Sunday, September 17, 2006

Straight From the Horse's Ass's Mouth

From Andrew Sullivan - a perfect, well-synchronized response to the Pope's recent claims about Islam, from the seat of Muslim officialdom. To put it gently, it's not clear who is resting whose case.

I am neither a scholar of the Koran nor the Bible, but even so I am certain that what Sullivan points out is accurate. I understand the vagueness in the definition of jihad - this is irrelevant, and to argue onward from this is simply callow. The point can and should be simplified to the purely literary. Muhammad, the high prophet of Islam, accomplishes what is conveyed in the Koran, at several turns, through violence and coercion, and I'm aware of no doctrinal effort developing any "interpretation" of this fact.

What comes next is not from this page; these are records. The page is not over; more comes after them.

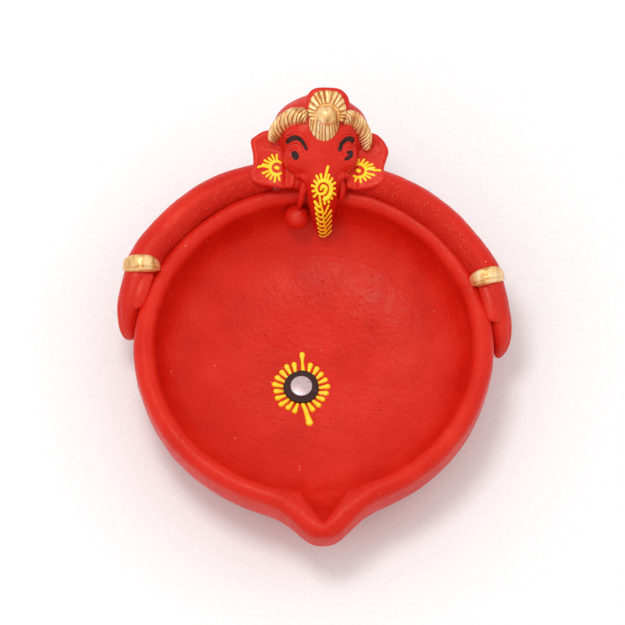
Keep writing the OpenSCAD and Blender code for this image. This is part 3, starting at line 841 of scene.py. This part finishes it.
TUSKS = {
    LEFT: [[-2.6, 61.5, 43.6, 1.5], [-3.4, 58.8, 41.4, 1.45], [-4.3, 56.6, 38, 1.3],
           [-5.0, 55, 34.4, 0.95], [-5.3, 54.5, 33.0, 0.6]],
    RIGHT: [[9.6, 61.5, 43.4, 1.4], [10.4, 59, 41, 1.3], [10.3, 57.2, 38.6, 1.25],
            [10.1, 56.4, 37.2, 1.15]],
}


def make_tusk(side, word):
    rows = smooth_rows(TUSKS[side], 14)
    block = Clay(rows[:, :3].min(0) - 2.5, rows[:, :3].max(0) + 2.5, 0.16)
    for a, b in zip(rows[:-1], rows[1:]):
        block.cone(a[:3], b[:3], a[3], b[3], 0.1, 2.0)
    shifted_noise(block, 2.2, 0.07, 41 + side)
    points, faces = block.mesh()
    make_piece("tusk_clay_" + word, points, faces, RED_FIGURE, ["tusk_" + word])


make_tusk(LEFT, "left")
make_tusk(RIGHT, "right")


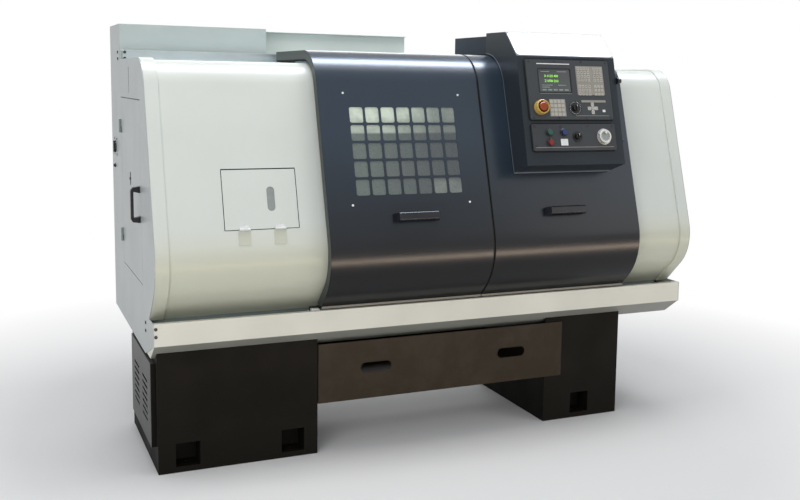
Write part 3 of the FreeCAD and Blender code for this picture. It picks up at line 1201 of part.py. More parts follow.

Jesus kills no person in the course of his literary life in the New Testament. This is not a matter of faith or virtue or spirituality, but rather of noticing words on pages. Of course this doesn't mean that to be a faithful Muslim you must morally endorse what the prophet is implicitly agreed, by faithful Muslims, to have done. This is hardly a point worth making. Why Islam cannot lay claim to the "religion of peace" mantle is precisely what Sullivan points to elsewhere - the growing inextricable role of the reactionary reflex in the Islamic world. Tolerant and humane impulses in Islam are increasingly forced into the periphery of its own institutions by those who forge their meaning. Equally true is Sullivan's point about evolution. There is plenty for which the various hierarchies of Christian churches ought to hang their heads in shame, at present, but there is nothing in modern Christianity like the world-historical synthesis of radical Islam and violent tyranny. That this shouldn't be rubbed in every Muslim face on earth goes without saying. But it is anything but civilized to deny what is in front of our eyes. The above remarks of Pakistan's Foreign ministry spokeswoman are archetypal - Islam is peaceful, and I dare you to say otherwise. As I can think of no other way to evaluate a religion's social value system (into which peace and tolerance obviously fall) than the conscious decisions and behaviors of its dominant figures, I can see no real argument to be had in this conflict. We torture ourselves to keep validating the argument that all religions are created equal, any more than this is true of all forms of government or ideology or culture.